Rooted in the material, we humans need material reminders of the God who can sometimes seem so far beyond us that he is out of reach – but who draws near to us in Jesus, and, of course, as we meet him in the bread and wine of Communion.
We are allowed to relish the sacraments, and those other sacramental signs that confirm God’s involvement with our daily lives, indeed we should delight in them, see them as the gifts that they are
But we can look forward to a new reality...a reality in which they are gone because they are no unnecessary.
No places of worship. Not even this one, ruined and rebuilt
No encounters with Christ at Communion.
None of the signs that have spoken to us through the ages of God’s presence among us.
Right here and right now, that may feel like an unimaginable bereavement. It’s hard to leap forward in our imaginations, to put ourselves into a context where this will not be experienced as loss at all.
So today I invite you to try to imagine yourself skipping to the good part
You see, we won’t need signposts to the Almighty- not one, - any more than we will need lamps, as we enter into that place where there is no darkness nor dazzling, but one equal light.

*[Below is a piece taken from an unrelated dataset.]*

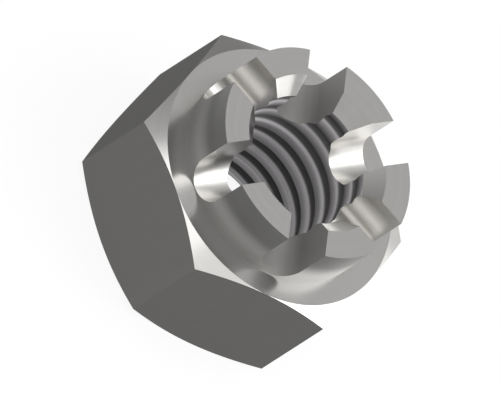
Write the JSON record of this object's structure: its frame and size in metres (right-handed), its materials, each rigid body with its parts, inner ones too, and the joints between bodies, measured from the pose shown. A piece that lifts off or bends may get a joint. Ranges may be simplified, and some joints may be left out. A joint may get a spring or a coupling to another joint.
{
  "type": "castle nut",
  "caption": "Hexagon castle nut: a chamfered hexagon under a narrower round crown with cotter-pin slots, and a metric threaded bore.",
  "frame": {"origin": "centre of the bearing face, on the axis of the threaded bore", "axes": "+Z along the bore towards the crown; +X through a corner of the hexagon, so +Y crosses a flat"},
  "size_m": [0.0196, 0.017, 0.012],
  "materials": {
    "bright_steel": "smooth machined, bright"
  },
  "bodies": {
    "root": {"castle_nut": "bright_steel"}
  },
  "joints": []
}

In the new creation our whole existence will be worship, and we will see God as God is and know even as we are fully known.

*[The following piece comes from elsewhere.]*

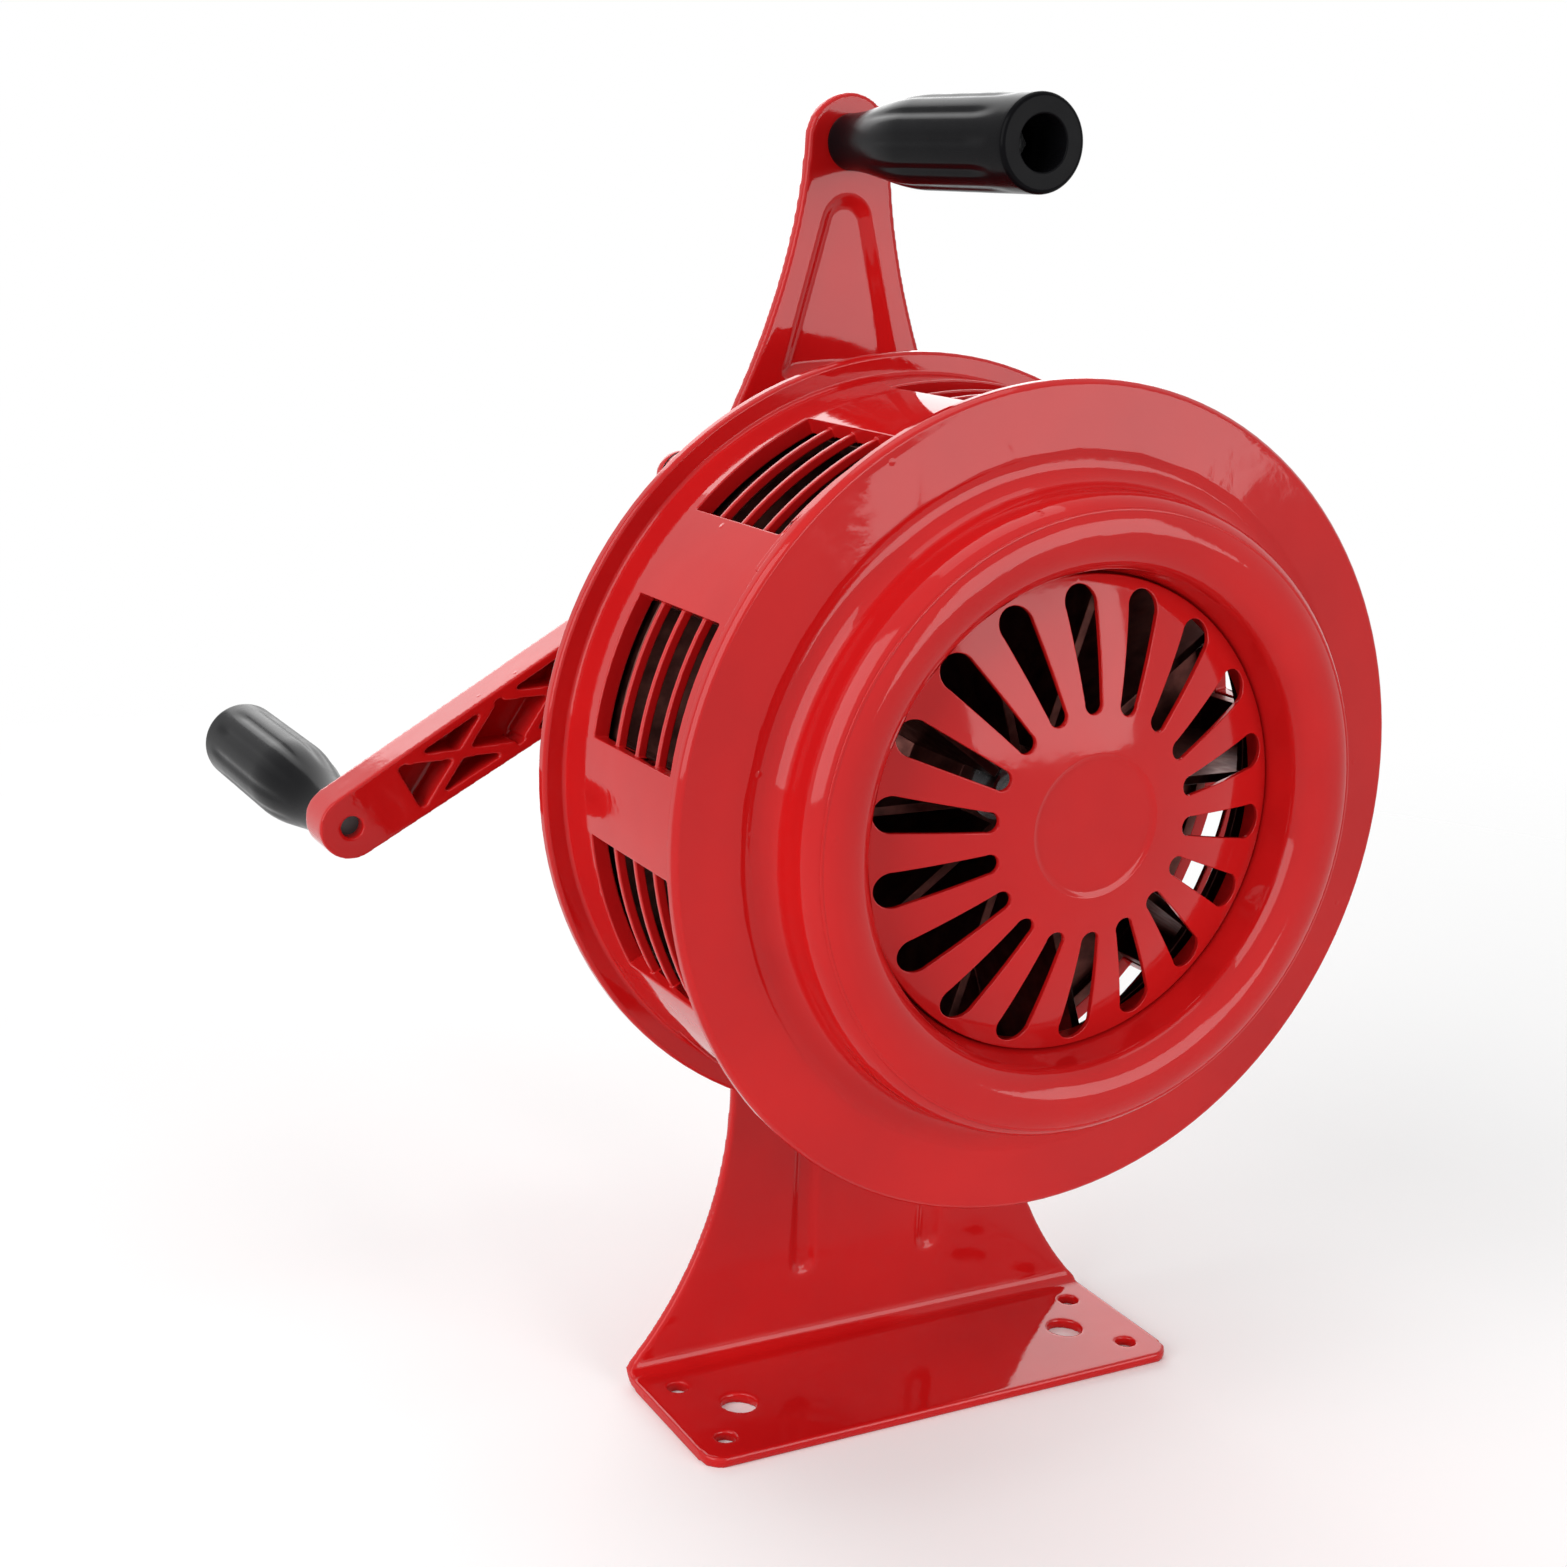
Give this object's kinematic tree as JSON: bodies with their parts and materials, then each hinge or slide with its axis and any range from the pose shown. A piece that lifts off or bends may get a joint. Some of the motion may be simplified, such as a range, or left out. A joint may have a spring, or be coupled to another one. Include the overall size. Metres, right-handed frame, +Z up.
{
  "type": "hand crank siren",
  "caption": "Hand crank siren: a geared rotor in a louvred drum with a front horn and grille, turned by a long crank, on a pressed plate stand with a carrying arm and grip.",
  "frame": {"origin": "middle of the foot's hole pattern, on the foot's flat underside", "axes": "+Z up through the foot holes; the siren's axis lies along Y, the horn faces -Y and the crank is at +Y; X is the foot's width"},
  "size_m": [0.2515, 0.2657, 0.35],
  "materials": {
    "red_casting": "gloss red enamel over cast aluminium",
    "red_steel": "gloss red enamel over steel",
    "zinc_steel": "satin bright zinc plate over steel",
    "ground_steel": "satin ground steel",
    "dark_steel": "satin oiled steel",
    "bronze": "satin sintered bronze",
    "black_plastic": "gloss black plastic",
    "black_casting": "matte black paint over cast aluminium",
    "gasket_rubber": "matte dark gasket sheet"
  },
  "bodies": {
    "siren_body": {"stand_bracket": "red_steel", "stand_bolts": "zinc_steel", "siren_housing": "red_casting", "front_horn": "red_casting", "horn_screws": "red_steel", "intake_grille": "red_steel", "grille_rivets": "zinc_steel", "gear_cover": "red_casting", "cover_gasket": "gasket_rubber", "cover_screws": "zinc_steel", "carry_grip": "black_plastic", "carry_grip_screw": "zinc_steel", "carry_grip_nut": "zinc_steel", "crank_bushes": "bronze", "idler_bushes": "bronze", "bearing_outer_rings": "ground_steel", "bearing_balls": "ground_steel", "bearing_circlip": "dark_steel"},
    "crank": {"crank_shaft": "ground_steel", "crank_gear": "dark_steel", "crank_keys": "dark_steel", "crank_thrust_washer": "dark_steel", "crank_circlip": "dark_steel", "crank_spacer": "dark_steel", "crank_arm": "red_casting", "crank_washer": "zinc_steel", "crank_nut": "zinc_steel", "crank_cap": "red_steel", "crank_grip_screw": "zinc_steel", "crank_grip_washer": "zinc_steel"},
    "crank_grip": {"crank_grip": "black_plastic"},
    "idler": {"idler_shaft": "ground_steel", "idler_gear": "dark_steel", "idler_pinion": "dark_steel"},
    "rotor": {"rotor_shaft": "ground_steel", "bearing_inner_rings": "ground_steel", "rotor_pinion": "dark_steel", "siren_rotor": "black_casting", "rotor_washer": "zinc_steel", "rotor_nut": "zinc_steel"}
  },
  "joints": [
    {"name": "crank_turn", "type": "hinge", "parent": "siren_body", "child": "crank", "pos_m": [0, 0, 0.2282], "axis": [0, 1, 0], "continuous": true},
    {"name": "crank_grip_spin", "type": "hinge", "parent": "crank", "child": "crank_grip", "pos_m": [-0.13396, 0, 0.15023], "axis": [0, 1, 0], "continuous": true},
    {"name": "idler_turn", "type": "hinge", "parent": "siren_body", "child": "idler", "pos_m": [0.01999, 0, 0.18788], "axis": [0, 1, 0], "continuous": true},
    {"name": "rotor_spin", "type": "hinge", "parent": "siren_body", "child": "rotor", "pos_m": [0, 0, 0.1787], "axis": [0, 1, 0], "continuous": true}
  ],
  "couplings": [
    {"joint": "idler_turn", "follows": "crank_turn", "ratio": -6.5},
    {"joint": "rotor_spin", "follows": "crank_turn", "ratio": 19.5}
  ]
}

I wonder if we might try, on the basis of this vision, to sit lighter to those things that we treasure now – whether in style or place of worship. It can be so easy to conflate the signpost and the destination, but as we reflect on the brokenness of our world, I long to stand beside that tree whose leaves are for the healing of nations, to walk with others through those gates that will never close, to wade knee deep in the crystal water of the river of life, and to join in the ceaseless worship of eternity.
Let’s pray
‘Bring us, O Lord God, at our last awakening into the house and gate of heaven, to enter into that gate and dwell in that house, where there shall be no darkness nor dazzling but one equal light, no noise nor silence, but one equal music, no fears nor hopes but one equal possession, no ends nor beginnings, but one equal eternity, in the habitations of thy majesty and thy glory, world without end. Amen.’